• _WHAT TO WORK ON_:
Copy out all lines carrying the word "that".

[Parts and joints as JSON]
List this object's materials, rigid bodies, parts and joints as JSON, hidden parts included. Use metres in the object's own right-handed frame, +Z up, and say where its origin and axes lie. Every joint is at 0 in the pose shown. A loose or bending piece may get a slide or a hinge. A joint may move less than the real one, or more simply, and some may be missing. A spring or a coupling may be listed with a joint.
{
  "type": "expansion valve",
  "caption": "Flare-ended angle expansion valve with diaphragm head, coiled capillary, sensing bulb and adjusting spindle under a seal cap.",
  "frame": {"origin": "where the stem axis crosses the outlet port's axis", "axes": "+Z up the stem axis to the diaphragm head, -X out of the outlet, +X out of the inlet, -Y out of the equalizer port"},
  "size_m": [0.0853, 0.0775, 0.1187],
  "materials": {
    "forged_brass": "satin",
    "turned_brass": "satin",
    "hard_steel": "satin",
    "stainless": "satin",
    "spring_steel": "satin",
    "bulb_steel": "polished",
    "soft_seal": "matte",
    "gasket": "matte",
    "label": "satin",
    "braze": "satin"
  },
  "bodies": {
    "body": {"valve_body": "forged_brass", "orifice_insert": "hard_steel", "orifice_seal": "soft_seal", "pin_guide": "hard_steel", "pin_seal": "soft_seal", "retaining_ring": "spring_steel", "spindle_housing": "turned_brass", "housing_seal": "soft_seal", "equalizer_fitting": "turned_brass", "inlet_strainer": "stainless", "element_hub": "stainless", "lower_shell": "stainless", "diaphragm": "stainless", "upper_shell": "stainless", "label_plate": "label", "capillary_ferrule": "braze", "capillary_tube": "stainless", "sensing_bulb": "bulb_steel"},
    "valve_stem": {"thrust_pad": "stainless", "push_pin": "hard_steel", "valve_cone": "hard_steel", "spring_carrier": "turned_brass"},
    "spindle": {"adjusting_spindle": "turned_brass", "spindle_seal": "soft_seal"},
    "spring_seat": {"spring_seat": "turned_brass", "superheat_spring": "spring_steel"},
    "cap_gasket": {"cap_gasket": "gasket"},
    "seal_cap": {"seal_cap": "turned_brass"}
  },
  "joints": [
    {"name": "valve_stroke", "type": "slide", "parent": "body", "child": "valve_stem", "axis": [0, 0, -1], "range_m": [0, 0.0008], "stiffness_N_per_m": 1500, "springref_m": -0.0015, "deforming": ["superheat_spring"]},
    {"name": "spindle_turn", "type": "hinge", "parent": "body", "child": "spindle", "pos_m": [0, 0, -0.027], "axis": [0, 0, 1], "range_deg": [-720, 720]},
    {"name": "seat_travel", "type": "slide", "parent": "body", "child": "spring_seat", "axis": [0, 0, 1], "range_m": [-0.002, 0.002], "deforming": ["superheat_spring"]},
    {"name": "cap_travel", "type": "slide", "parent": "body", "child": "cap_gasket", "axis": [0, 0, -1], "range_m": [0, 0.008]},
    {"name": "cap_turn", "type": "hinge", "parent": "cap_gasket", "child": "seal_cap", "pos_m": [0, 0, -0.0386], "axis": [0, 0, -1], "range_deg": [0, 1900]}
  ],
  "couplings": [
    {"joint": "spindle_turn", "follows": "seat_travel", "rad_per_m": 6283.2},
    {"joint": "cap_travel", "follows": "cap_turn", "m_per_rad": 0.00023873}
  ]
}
* * *
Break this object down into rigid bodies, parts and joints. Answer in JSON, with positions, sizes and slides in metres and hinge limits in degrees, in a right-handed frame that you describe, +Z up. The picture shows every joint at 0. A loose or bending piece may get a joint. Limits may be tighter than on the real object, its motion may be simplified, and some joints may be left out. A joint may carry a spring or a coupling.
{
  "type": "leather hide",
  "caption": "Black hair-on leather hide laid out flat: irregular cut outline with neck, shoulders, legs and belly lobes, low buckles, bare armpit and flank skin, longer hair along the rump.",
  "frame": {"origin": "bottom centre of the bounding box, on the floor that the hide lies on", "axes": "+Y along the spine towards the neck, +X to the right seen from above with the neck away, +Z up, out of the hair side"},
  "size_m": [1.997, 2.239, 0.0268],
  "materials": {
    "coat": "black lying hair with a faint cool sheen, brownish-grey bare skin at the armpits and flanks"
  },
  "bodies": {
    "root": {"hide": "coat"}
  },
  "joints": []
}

• _ANSWER_:
Break this object down into rigid bodies, parts and joints. Answer in JSON, with positions, sizes and slides in metres and hinge limits in degrees, in a right-handed frame that you describe, +Z up. The picture shows every joint at 0. A loose or bending piece may get a joint. Limits may be tighter than on the real object, its motion may be simplified, and some joints may be left out. A joint may carry a spring or a coupling.
  "frame": {"origin": "bottom centre of the bounding box, on the floor that the hide lies on", "axes": "+Y along the spine towards the neck, +X to the right seen from above with the neck away, +Z up, out of the hair side"},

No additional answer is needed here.